Um dos grandes trunfos do Protocolo de Kyoto está em franco descrédito. O chamado Mecanismo de Desenvolvimento Limpo (MDL) era considerado o ovo de Colombo para a solução dos problemas ocasionados pelas mudanças climáticas. Ele abriu a possibilidade de países em desenvolvimento, como Brasil, China e Índia, receberem investimentos de países ricos para a produção de energia limpa. No entanto, nesta semana em que ocorre em Montreal, no Canadá, a Conferência das Nações Unidas sobre Mudanças Climáticas (COP-11), uma dura constatação vem à tona: o MDL não está funcionando.
As razões são, basicamente, duas. A primeira é bastante imediata e, pode-se dizer, previsível. Tratam-se de problemas burocráticos. O comitê da ONU demora meses para aprovar a metodologia dos projetos, apenas o primeiro passo para aprová-los. Até hoje, sequer as regras do MDL estão bem definidas. O encontro de Montreal poderia ser uma oportunidade amarrar melhor este processo.

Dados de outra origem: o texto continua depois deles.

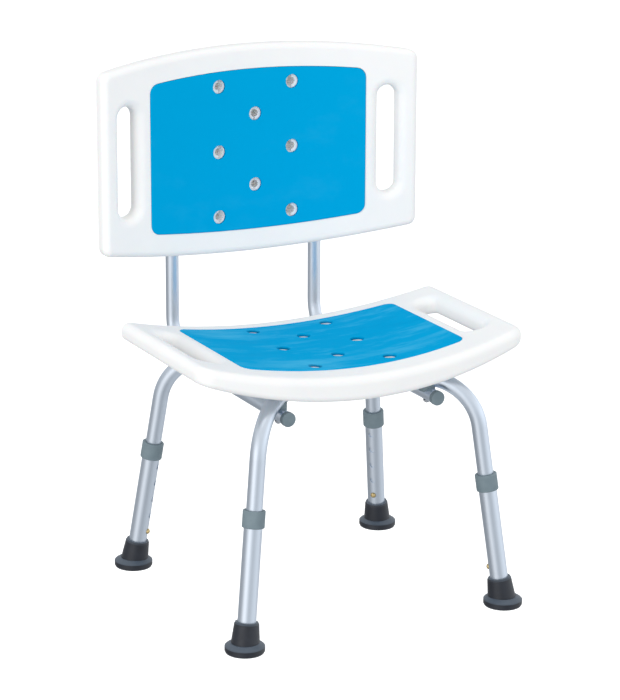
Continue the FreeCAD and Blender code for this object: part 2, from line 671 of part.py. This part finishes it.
def build():
    """All nodes by name, about the floor point midway between the feet."""
    lower_drop = -FLAT_HALF_HEIGHT - CROSSING_GAP / 2
    nodes = {
        "seat_panel": seat_panel(),
        "seat_pad": placed(pad(), seat_placement()),
        "backrest_panel": backrest_panel(),
        "backrest_pad": placed(pad(), back_placement()),
        "frame_tube_a": frame_tube(PLAN_ANGLE, lower_drop),
        "frame_tube_b": frame_tube(-PLAN_ANGLE, -lower_drop),
        "seat_bolts": seat_bolts(),
        "centre_bolt": centre_bolt(),
        "seat_inserts": seat_inserts(),
        "backrest_screws": backrest_screws(),
    }
    for name, side in SIDES.items():
        nodes[f"back_tube_{name}"] = back_tube(side)
        nodes[f"back_tube_cap_{name}"] = back_tube_cap(side)
    bars = {s: turned(frame_bar(0.0, s * -lower_drop, UPPER_START), -s * PLAN_ANGLE) for s in (-1, 1)}
    for name, corner in CORNERS.items():
        sx, sy = corner
        nodes[f"tube_saddle_{name}"] = tube_saddle(corner, bars[-sx * sy])
        nodes[f"lower_tube_{name}"] = lower_tube(corner)
        nodes[f"leg_collar_{name}"] = collar(corner)
        nodes[f"foot_tip_{name}"] = foot_tip(corner)
        nodes[f"foot_washer_{name}"] = foot_washer(corner)
        nodes[f"leg_button_{name}"] = leg_button(corner)
        nodes[f"spring_clip_{name}"] = spring_clip(corner)
    return nodes


def main():
    os.makedirs("parts", exist_ok=True)
    nodes = build()
    front = nodes["foot_tip_front_left"].BoundBox.YMin
    rear = nodes["backrest_screws"].BoundBox.YMax
    for name, shape in nodes.items():
        shape.translate(V(0, -(front + rear) / 2, 0))
        shape.exportStep(f"parts/{name}.step")
        box = shape.BoundBox
        print(f"{name:26s} solids {len(shape.Solids)} valid {shape.isValid()} volume {shape.Volume:10.0f}"
              f" y {box.YMin:7.1f} {box.YMax:7.1f}")
    print("shift in Y", -(front + rear) / 2)


main()
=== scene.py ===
import json
import math

import bpy
from mathutils import Matrix, Vector
from mathutils.geometry import delaunay_2d_cdt

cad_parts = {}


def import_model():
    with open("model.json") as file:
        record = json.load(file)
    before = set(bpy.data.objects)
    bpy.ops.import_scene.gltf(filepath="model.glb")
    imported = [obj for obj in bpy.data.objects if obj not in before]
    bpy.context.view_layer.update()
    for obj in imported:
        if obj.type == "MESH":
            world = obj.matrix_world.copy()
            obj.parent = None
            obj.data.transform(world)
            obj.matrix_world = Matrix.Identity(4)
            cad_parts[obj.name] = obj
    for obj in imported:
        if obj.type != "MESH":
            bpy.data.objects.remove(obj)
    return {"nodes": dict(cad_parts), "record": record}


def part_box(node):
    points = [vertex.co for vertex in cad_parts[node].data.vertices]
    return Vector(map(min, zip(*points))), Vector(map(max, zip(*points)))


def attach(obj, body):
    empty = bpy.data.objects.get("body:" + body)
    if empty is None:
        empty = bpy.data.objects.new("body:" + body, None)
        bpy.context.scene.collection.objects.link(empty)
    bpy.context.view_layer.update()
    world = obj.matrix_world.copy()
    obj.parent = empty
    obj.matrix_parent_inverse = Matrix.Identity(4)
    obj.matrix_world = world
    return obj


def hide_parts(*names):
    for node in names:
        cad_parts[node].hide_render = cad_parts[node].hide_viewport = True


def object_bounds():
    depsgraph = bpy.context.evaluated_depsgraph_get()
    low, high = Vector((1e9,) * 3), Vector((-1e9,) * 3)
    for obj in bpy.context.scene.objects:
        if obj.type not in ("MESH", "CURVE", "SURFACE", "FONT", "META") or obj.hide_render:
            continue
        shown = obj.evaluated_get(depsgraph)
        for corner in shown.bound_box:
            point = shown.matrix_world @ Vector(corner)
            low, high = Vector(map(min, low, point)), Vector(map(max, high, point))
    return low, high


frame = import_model()
CAD_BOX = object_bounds()
NODES = frame["nodes"]

MM = 0.001
BEND_R = 923.6 * MM      # radius of the seat's and the backrest's face
RECLINE = math.radians(1.36)

# ---- foam pads, in millimetres ---------------------------------------------------------------
DRAINS = [(x, y) for x in (-58.3, 58.3) for y in (-94.3, 0.0, 94.3)] + [(0.0, -51.6), (0.0, 51.6)]
DRAIN_R = 10.0
DRAIN_EDGE_R = 0.5
PAD_HALF_W = 171.6
PAD_HALF_MID = 116.6     # half the height at the middle of the bowed long sides
PAD_BULGE = 10.4
PAD_CORNER_R = 14.6
PAD_EDGE_R = 1.5
PAD_PROUD = 1.2          # above the panel's face
PAD_UNDER = -3.1         # underside, below the panel's face
PAD_MIDDLE_RISE = 7.5    # about how far the bent pad's middle stands in front of its face's middle
INSETS = (0.0, 0.25, 0.7, 1.3, 2.2)   # rows of points along each rounded edge
OUTER_RING = 4.0         # last row of points round a drain hole
STEP = 4.0               # spacing of points along the outline
GRID_SHARE = 0.8         # spacing of the inner points, as a share of the step
GRID_HALF = (60, 45)     # inner points to each side of the middle
EDGE_MARGIN = 1.5        # inner points keep this far from the last row at the outline
DRAIN_MARGIN = 5.5       # and this far from a drain hole
DRAIN_POINTS = 48
MERGE_WITHIN = 1e-5      # points closer than this become one
OUTLINE_SLACK = 0.05     # a triangle's middle may lie this far outside the outline
# Sets how much painted shade a pad's side walls get: none at the top, full at the underside.
SHADE_DEPTH_ATTRIBUTE = "painted_shade_depth"     # 0 on a pad's skin and 1 on its underside

# ---- camera ----------------------------------------------------------------------------------
VIEW_AZIMUTH = math.radians(-27.80)
VIEW_ELEVATION = math.radians(16.12)
VIEW_ROLL = math.radians(0.845)
VIEW_DISTANCE = 3.886
AIM_OFFSET = Vector((-0.0138, -0.0228, -0.0227))      # from the middle of the CAD box
LENS = 143.05
SENSOR = 36.0
CLIP_END = 100.0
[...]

Contudo, a outra face do problema revela questionamentos mais sérios sobre a natureza de Kyoto. O MDL foi criado como uma forma de aumentar a ajuda dos países ricos aos países pobres. Gerar, como diz o próprio nome, desenvolvimento limpo. O que surgiu como um estímulo, agora é considerado um empecilho. “As regras, hoje, como estão, conspiram contra a natureza do MDL”, protesta Odin Knudsen, gerente-sênior do Banco Mundial para o mercado de carbono. Segundo ele, não há como projetos de pequena agricultura e exploração sustentável dos recursos naturais serem aprovados nos complicados requerimentos desenhados pela ONU. Nos próximos dias, organizações não-governamentais como a IETA (International Emissions Trading Association), que reúne diversas empresas envolvidas com o mercado de carbono, devem pedir mudanças nas regras do MDL.
Do jeito que caminha, diz Knudsen, o Protocolo de Kyoto está fadado a ter como participantes apenas grandes atores industriais. Exemplo desta tendência pode ser observado no mais bem-sucedido mercado de carbono hoje em funcionamento, o esquema de comércio de emissões da União Européia, iniciado em janeiro deste ano. O EU ETS (na sigla em inglês) só aceita projetos industriais e não tem nenhuma iniciativa africana em seu portfólio. Trata-se de uma grande contradição para o G-8, grupo dos países mais ricos do mundo, que em julho, na Escócia, escolheu mudanças climáticas e ajuda à África como suas prioridades, aponta o gerente do Banco Mundial.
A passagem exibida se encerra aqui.